> Input records
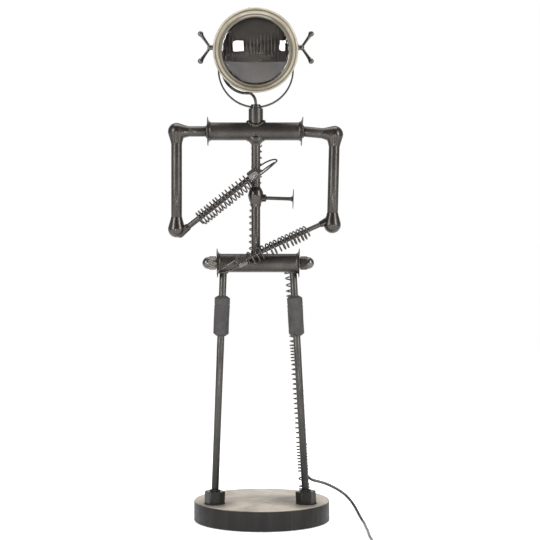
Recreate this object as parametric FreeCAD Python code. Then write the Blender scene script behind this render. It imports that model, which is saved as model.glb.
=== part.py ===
import FreeCAD, Part
import math
import os

# A desk lamp in the shape of a standing figure, welded from bars, tube, cast ball ends, nuts and springs,
# with a round headlamp for its head. Millimetres. +Z is up, the figure faces -Y, and its left-hand pieces
# are the ones on the viewer's left, at lower X. The origin is the centre of the base's underside.

Vec = FreeCAD.Vector
UP = Vec(0, 0, 1)
SIDES = {"left": -1, "right": 1}

# Fits
moving_gap = 0.3
pivot_play = 0.08
seat_depth = 0.3

# Base
base_radius = 121.7
base_height = 36.0
base_top_web = 14.0
base_wall = 20.0
base_edge_round = 1.6
base_ledge_width = 6.0
base_ledge_height = 4.0
board_proud = 1.0
board_let_in = 4.0
board_play = 0.2

# Where the figure stands and how it is laid out
figure_y = -45.0
column_x = -10.3
waist_z = 462.8
shoulder_z = 695.8

# Legs
leg_radius = 6.4
hip_x = {"left": -67.3, "right": 54.8}
foot_x = {"left": -83.3, "right": 78.9}
foot_nut_flats = 31.0
foot_nut_height = 22.0
knee_z = 369.4
knee_length = 63.0
knee_radius = 13.7
knee_end_radius = 7.6
knee_shoulder = 4.2
knee_groove_up = 12.0
knee_groove_depth = 0.6

# Waist tube, shoulder tube and what closes them
waist_radius = 16.5
waist_left_x = -78.9
waist_right_x = 66.8
shoulder_radius = 16.0
shoulder_left_x = -95.9
shoulder_right_x = 72.0
tube_wall = 3.0
flare_radius = 25.8
flare_sweep = 6.5
flare_lip = 1.1
flare_root = 1.9
end_plate_depth = 4.0
waist_rod_radius = 7.0
cap_nut_flats = 21.0
cap_nut_hex_length = 13.2
cap_nut_length = 26.1
cap_nut_dome = 10.6
cap_nut_collar = 1.4
cap_nut_thread_depth = 13.0

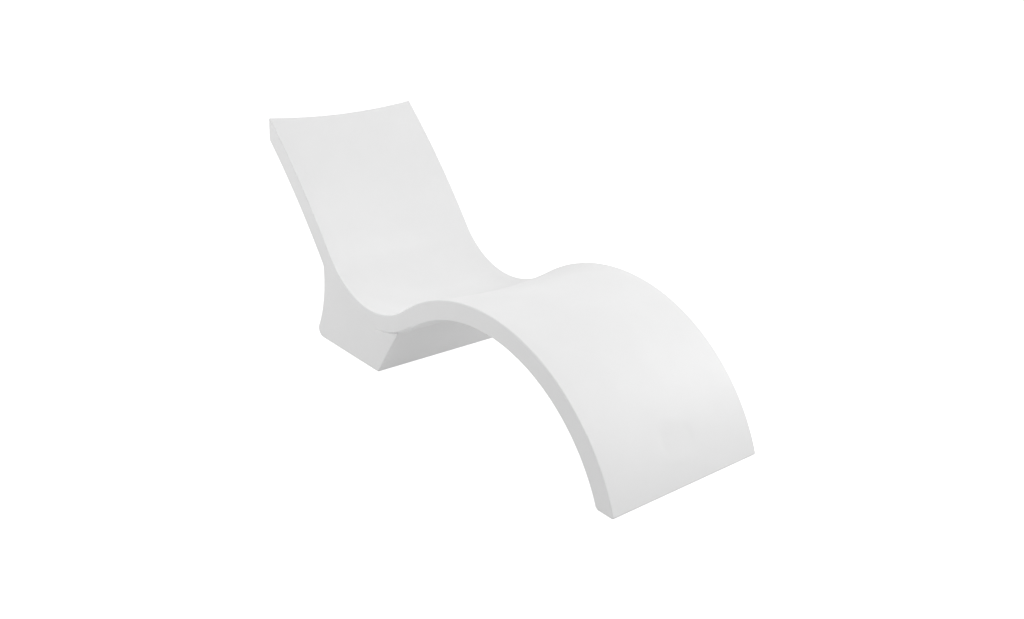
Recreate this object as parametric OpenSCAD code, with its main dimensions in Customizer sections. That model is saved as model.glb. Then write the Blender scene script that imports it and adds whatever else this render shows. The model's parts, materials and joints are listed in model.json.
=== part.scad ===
// Moulded relaxation lounger: one hollow, water-ballasted polyethylene shell with three screw ports.
// X runs across the lounger, Y from the foot to the head and Z up. The origin lies on the floor,
// in the middle of the footprint. A slope or lean is in degrees, every other size in millimetres.

/* [Shell] */
// Length over the floor, from the foot to the head end
overall_l = 1820; // [1640:10:1900]
// Width of the body
overall_w = 610; // [500:10:760]
// Thickness of the curved body
body_t = 64.5; // [54:0.5:80]
// Wall of the moulding
wall_t = 6; // [4:0.5:7.5]
// Rounding of the long edges
edge_r = 8; // [7.5:0.5:16]

/* [Side profile] */
// Radius of the knee and the leg rest, over the top
leg_r = 636; // [610:2:670]
// Slope of the leg rest where it meets the floor
foot_slope = 69; // [66:0.2:71]
// Slope of the thigh where it turns into the seat
thigh_slope = 37.4; // [35:0.2:40]
// Radius of the seat
seat_r = 324; // [300:2:350]
// Slope at which the seat turns into the backrest
back_slope = 51.2; // [49:0.2:54]
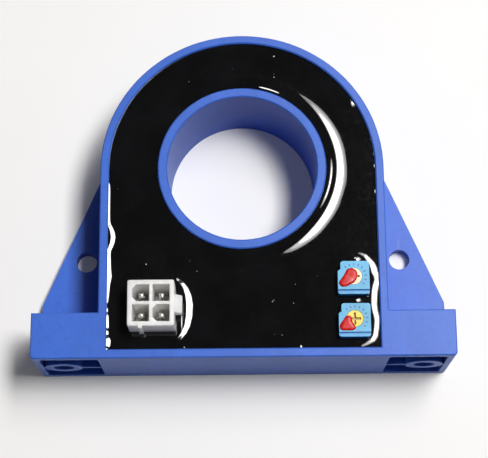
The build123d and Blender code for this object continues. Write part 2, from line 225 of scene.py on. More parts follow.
def triangulated(points, edges, segments):
    """Triangles inside the outline that the segments make, their corners' places and the given points they are."""
    places, _, triangles, origin, _, _ = delaunay_2d_cdt([Vector(p) for p in points], edges, [], 0, TOUCHING)
    places = np.array(places)
    triangles = np.array([t for t in triangles if len(t) == 3])
    return triangles[inside(places[triangles].mean(1), segments)], places, origin


def without_slivers(triangles, rim):
    """The triangles but for those of no width outside the rim, which have an edge that no other triangle shares."""
    rim = {frozenset(edge) for edge in rim}
    while True:
        sides = [[frozenset(pair) for pair in combinations(t, 2)] for t in triangles.tolist()]
        uses = Counter(edge for edges in sides for edge in edges)
        kept = np.array([all(uses[edge] > 1 or edge in rim for edge in edges) for edges in sides])
        if kept.all():
            return triangles
        triangles = triangles[kept]


def fill_points(outline, segments, step, fine, fine_reach):
    """The corners of an outline and points inside it, in steps that are fine within fine_reach of the rim."""
    low, high = outline.min(0), outline.max(0)
    coarse, near = (grid[inside(grid, segments)] for grid in (hex_grid(low, high, step), hex_grid(low, high, fine)))
    gap = distance(near, segments)
    near = near[(gap > fine / 2) & (gap <= fine_reach)]
    return np.r_[outline, near, coarse[distance(coarse, segments) > fine_reach]]


SLOPE_STEP = 0.02  # the height is compared this far on both sides, in millimetres


def surface_normals(height, places):
    """Normals of the surface that a function for the height describes."""
    slopes = [(height(places + d) - height(places - d)) / (2 * SLOPE_STEP) for d in np.eye(2) * SLOPE_STEP]
    normals = np.c_[-slopes[0], -slopes[1], np.ones(len(places))]
    return normals / np.linalg.norm(normals, axis=1)[:, None]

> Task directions
Go through the entries and repeat each one exactly.

> Completed task
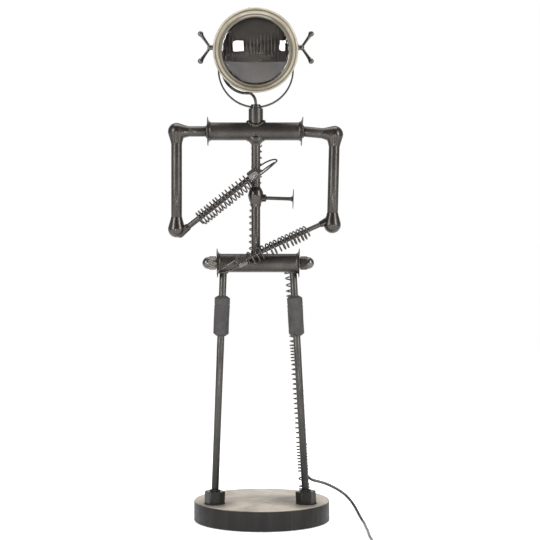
Recreate this object as parametric FreeCAD Python code. Then write the Blender scene script behind this render. It imports that model, which is saved as model.glb.
=== part.py ===
import FreeCAD, Part
import math
import os

# A desk lamp in the shape of a standing figure, welded from bars, tube, cast ball ends, nuts and springs,
# with a round headlamp for its head. Millimetres. +Z is up, the figure faces -Y, and its left-hand pieces
# are the ones on the viewer's left, at lower X. The origin is the centre of the base's underside.

Vec = FreeCAD.Vector
UP = Vec(0, 0, 1)
SIDES = {"left": -1, "right": 1}

# Fits
moving_gap = 0.3
pivot_play = 0.08
seat_depth = 0.3

# Base
base_radius = 121.7
base_height = 36.0
base_top_web = 14.0
base_wall = 20.0
base_edge_round = 1.6
base_ledge_width = 6.0
base_ledge_height = 4.0
board_proud = 1.0
board_let_in = 4.0
board_play = 0.2

# Where the figure stands and how it is laid out
figure_y = -45.0
column_x = -10.3
waist_z = 462.8
shoulder_z = 695.8

# Legs
leg_radius = 6.4
hip_x = {"left": -67.3, "right": 54.8}
foot_x = {"left": -83.3, "right": 78.9}
foot_nut_flats = 31.0
foot_nut_height = 22.0
knee_z = 369.4
knee_length = 63.0
knee_radius = 13.7
knee_end_radius = 7.6
knee_shoulder = 4.2
knee_groove_up = 12.0
knee_groove_depth = 0.6

# Waist tube, shoulder tube and what closes them
waist_radius = 16.5
waist_left_x = -78.9
waist_right_x = 66.8
shoulder_radius = 16.0
shoulder_left_x = -95.9
shoulder_right_x = 72.0
tube_wall = 3.0
flare_radius = 25.8
flare_sweep = 6.5
flare_lip = 1.1
flare_root = 1.9
end_plate_depth = 4.0
waist_rod_radius = 7.0
cap_nut_flats = 21.0
cap_nut_hex_length = 13.2
cap_nut_length = 26.1
cap_nut_dome = 10.6
cap_nut_collar = 1.4
cap_nut_thread_depth = 13.0

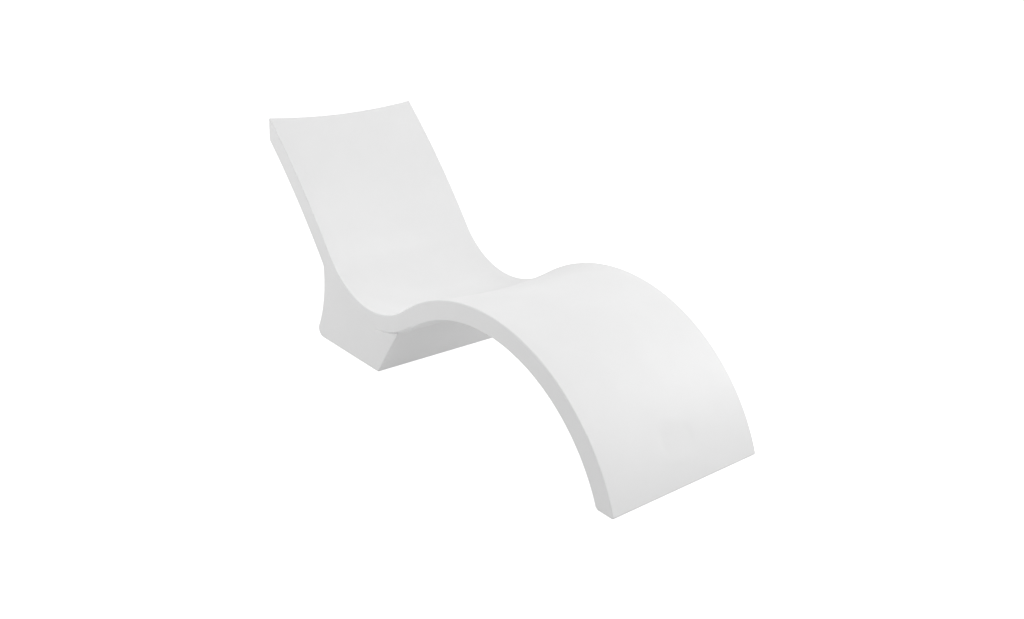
Recreate this object as parametric OpenSCAD code, with its main dimensions in Customizer sections. That model is saved as model.glb. Then write the Blender scene script that imports it and adds whatever else this render shows. The model's parts, materials and joints are listed in model.json.
=== part.scad ===
// Moulded relaxation lounger: one hollow, water-ballasted polyethylene shell with three screw ports.
// X runs across the lounger, Y from the foot to the head and Z up. The origin lies on the floor,
// in the middle of the footprint. A slope or lean is in degrees, every other size in millimetres.

/* [Shell] */
// Length over the floor, from the foot to the head end
overall_l = 1820; // [1640:10:1900]
// Width of the body
overall_w = 610; // [500:10:760]
// Thickness of the curved body
body_t = 64.5; // [54:0.5:80]
// Wall of the moulding
wall_t = 6; // [4:0.5:7.5]
// Rounding of the long edges
edge_r = 8; // [7.5:0.5:16]

/* [Side profile] */
// Radius of the knee and the leg rest, over the top
leg_r = 636; // [610:2:670]
// Slope of the leg rest where it meets the floor
foot_slope = 69; // [66:0.2:71]
// Slope of the thigh where it turns into the seat
thigh_slope = 37.4; // [35:0.2:40]
// Radius of the seat
seat_r = 324; // [300:2:350]
// Slope at which the seat turns into the backrest
back_slope = 51.2; // [49:0.2:54]
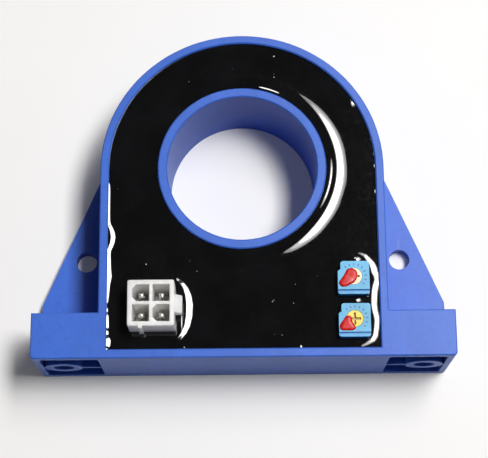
The build123d and Blender code for this object continues. Write part 2, from line 225 of scene.py on. More parts follow.
def triangulated(points, edges, segments):
    """Triangles inside the outline that the segments make, their corners' places and the given points they are."""
    places, _, triangles, origin, _, _ = delaunay_2d_cdt([Vector(p) for p in points], edges, [], 0, TOUCHING)
    places = np.array(places)
    triangles = np.array([t for t in triangles if len(t) == 3])
    return triangles[inside(places[triangles].mean(1), segments)], places, origin


def without_slivers(triangles, rim):
    """The triangles but for those of no width outside the rim, which have an edge that no other triangle shares."""
    rim = {frozenset(edge) for edge in rim}
    while True:
        sides = [[frozenset(pair) for pair in combinations(t, 2)] for t in triangles.tolist()]
        uses = Counter(edge for edges in sides for edge in edges)
        kept = np.array([all(uses[edge] > 1 or edge in rim for edge in edges) for edges in sides])
        if kept.all():
            return triangles
        triangles = triangles[kept]


def fill_points(outline, segments, step, fine, fine_reach):
    """The corners of an outline and points inside it, in steps that are fine within fine_reach of the rim."""
    low, high = outline.min(0), outline.max(0)
    coarse, near = (grid[inside(grid, segments)] for grid in (hex_grid(low, high, step), hex_grid(low, high, fine)))
    gap = distance(near, segments)
    near = near[(gap > fine / 2) & (gap <= fine_reach)]
    return np.r_[outline, near, coarse[distance(coarse, segments) > fine_reach]]


SLOPE_STEP = 0.02  # the height is compared this far on both sides, in millimetres


def surface_normals(height, places):
    """Normals of the surface that a function for the height describes."""
    slopes = [(height(places + d) - height(places - d)) / (2 * SLOPE_STEP) for d in np.eye(2) * SLOPE_STEP]
    normals = np.c_[-slopes[0], -slopes[1], np.ones(len(places))]
    return normals / np.linalg.norm(normals, axis=1)[:, None]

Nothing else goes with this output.